Aux Etats-Unis, le prix du gaz a baissé grâce aux gaz de schiste. Ne serait-ce pas bienvenu chez nous aussi ?

Le marché européen du gaz est différent. Il est rigide et basé sur des contrats à long terme (de dix à trente ans) indexés sur le prix du pétrole. Même si notre gaz de schiste était moins cher que le gaz importé, le prix final s’alignerait sur le plus élevé : vieux principe d’économie. Seules les compagnies profitent de cette rigidité du marché, en vendant leur gaz au prix du gaz importé, elles font d’énormes marges. Il est certes passé de 8 dollars en 2010 à 3 dollars en 2012, car il y a eu ce forage massif et que le marché du gaz américain répercute tout de suite les mouvements de l’offre sur les prix. Mais à 3 dollars, il est moins rentable d’investir. Résultat, l’offre de gaz de schiste baisse et le prix remonte. Il est désormais à 4 dollars.

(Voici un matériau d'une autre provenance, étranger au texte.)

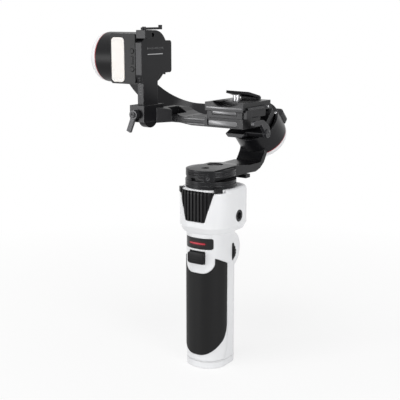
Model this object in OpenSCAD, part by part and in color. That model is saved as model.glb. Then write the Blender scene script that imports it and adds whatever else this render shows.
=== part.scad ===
// Three axis camera gimbal on a grip handle: pan motor on top of the handle, a sloped roll
// motor behind it, a tilt motor with a fill light at the left, and a quick release platform.
// The origin is the centre of the tripod thread in the flat base, +Z up, front towards -Y.

/* [Handle] */
// Width of the handle, left to right
handle_w = 38; // [36:0.5:42]
// Depth of the handle, front to back
handle_d = 44; // [42:0.5:48]
// Radius of the handle's four upright corners
handle_r = 17; // [15.5:0.5:17.5]
// Height of the handle under the motor housing
handle_h = 124; // [122:0.5:126]
// Thickness of the moulded walls
wall_t = 2.4; // [2:0.1:2.8]
// Height of the bottom cap
base_h = 6; // [5:0.5:8]
// Thickness of the rubber grip
grip_t = 1.6; // [1.2:0.1:1.8]
// How far the grip stands out of the shell
grip_proud = 0.5; // [0.3:0.1:0.8]
// Height of the grip's top edge at the sides
grip_side_top = 95; // [93:0.5:96]
// Height of the grip's top edge at the front
grip_front_top = 105; // [103:0.5:106]
// Height of the grip's bottom edge at the front
grip_front_low = 7; // [6.5:0.5:10]
// Height of the grip's bottom edge at the sides
grip_side_low = 23; // [20:0.5:26]

/* [Controls] */
// Width of the trigger
trigger_w = 15.5; // [15:0.5:18]
// Height of the trigger
trigger_h = 10.5; // [9.5:0.5:11]
// Height of the trigger's pivot pin
trigger_z = 105.5; // [105:0.5:106]
// Width of the scoop round the trigger
scoop_w = 31; // [29:0.5:32]
// Height of the scoop's lowest point
scoop_low = 88; // [86:0.5:90]
// Width of the status panel
status_w = 28; // [26:0.5:29]
// Height of the status panel
status_h = 9.6; // [9:0.2:10]
// Height of the status panel's middle
status_z = 115; // [114.5:0.5:115.5]
// Radius of the side wheel
wheel_r = 11; // [10.6:0.1:11.2]
// Thickness of the side wheel
wheel_t = 3; // [2.6:0.1:3.4]
// Height of the side wheel's axle
wheel_z = 104; // [103:0.5:105]
// How far the side wheel stands out of the shell
wheel_out = 2.2; // [2:0.1:2.6]
// Width of the control bulge at the back
bulge_w = 24; // [22:0.5:25]
// How far the control bulge stands out of the back
bulge_out = 8; // [7:0.5:8.5]
// Radius of the bulge in side view
bulge_r = 17; // [16.5:0.5:18]
// Stroke of the push buttons
button_stroke = 0.8; // [0.5:0.1:1]

/* [Motor housing] */
// Width of the housing
housing_w = 50; // [49:0.5:52]
// Depth of the housing
housing_d = 54; // [53:0.5:56]
// Radius of the housing's upright corners at the back
housing_r = 13; // [12:0.5:14]
// Radius of the housing's upright corners at the front
front_r = 19; // [17:0.5:20]
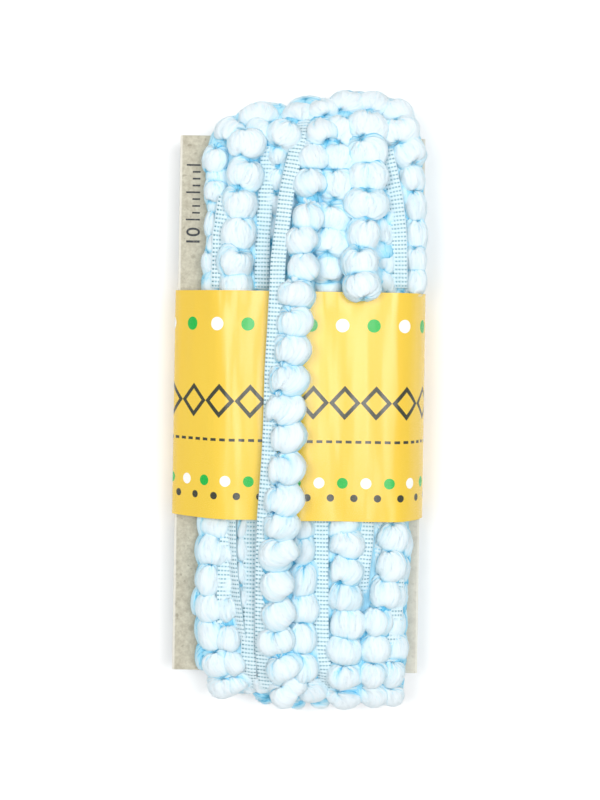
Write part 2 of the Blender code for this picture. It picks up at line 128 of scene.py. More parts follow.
class Nodes:
    """The nodes of one new material, ending in its Principled shader."""

    def __init__(self, name: str, **constants: float | Colour) -> None:
        """Starts a material.

        Args:
            name: the material's name.
            constants: what is the same all over, named as the shader's sockets with
                underscores for spaces.
        """
        self.material = bpy.data.materials.new(name)
        self.material.use_nodes = True
        self.tree = self.material.node_tree
        self.shader = self.tree.nodes["Principled BSDF"]
        for socket, value in constants.items():
            self.feed(self.shader.inputs[socket.replace("_", " ")], value)

    def feed(self, socket: bpy.types.NodeSocket, value: "Value | float | Sequence[float]") -> None:
        """Links a value to a socket, or sets it there."""
        if isinstance(value, Value):
            self.tree.links.new(value.socket, socket)
        elif socket.type == "RGBA" and len(value) == 3:
            socket.default_value = (*value, 1.0)
        else:
            socket.default_value = value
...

On parle de bulle aux Etats-Unis.

Exxon ou Chesapeake (producteurs américains), disent que pour investir sur le long terme, le prix du gaz aux Etats-Unis doit être de 7 ou 8 dollars, presque le prix européen qui est à 10 dollars. Avec deux dollars de différence, l’avantage compétitif des Etats-Unis serait négligeable. Engager une politique de forage intensif là-dessus ne vaut plus le coup.

Le gaz de schiste a permis une ré-industrialisation des Etats-Unis…

Il a surtout donné du souffle à des industries lâchées depuis des années à cause de la logique actionnariale des entreprises. Les gaz de schiste freinent plutôt la désindustrialisation, les entreprises ferment un peu moins vite grâce à l’énergie moins chère. Mais j’ai expliqué pourquoi elle se renchérira.

Et l’indépendance énergétique grâce aux gaz et pétrole de schiste ?

Un mythe. L’argument est basé sur des prévisions de l’Agence internationale de l’énergie [AIE], selon laquelle les Etats-Unis deviendraient le premier producteur mondial de pétrole d’ici 2020. A condition qu’ils continuent à forer 70 000 puits par an (un puits toutes les 7,5 minutes). L’AIE qui a par ailleurs fait de monumentales erreurs. En 2000, elle prévoyait un pétrole à 21 dollars en 2010. Il était à plus de 100 dollars à cette date.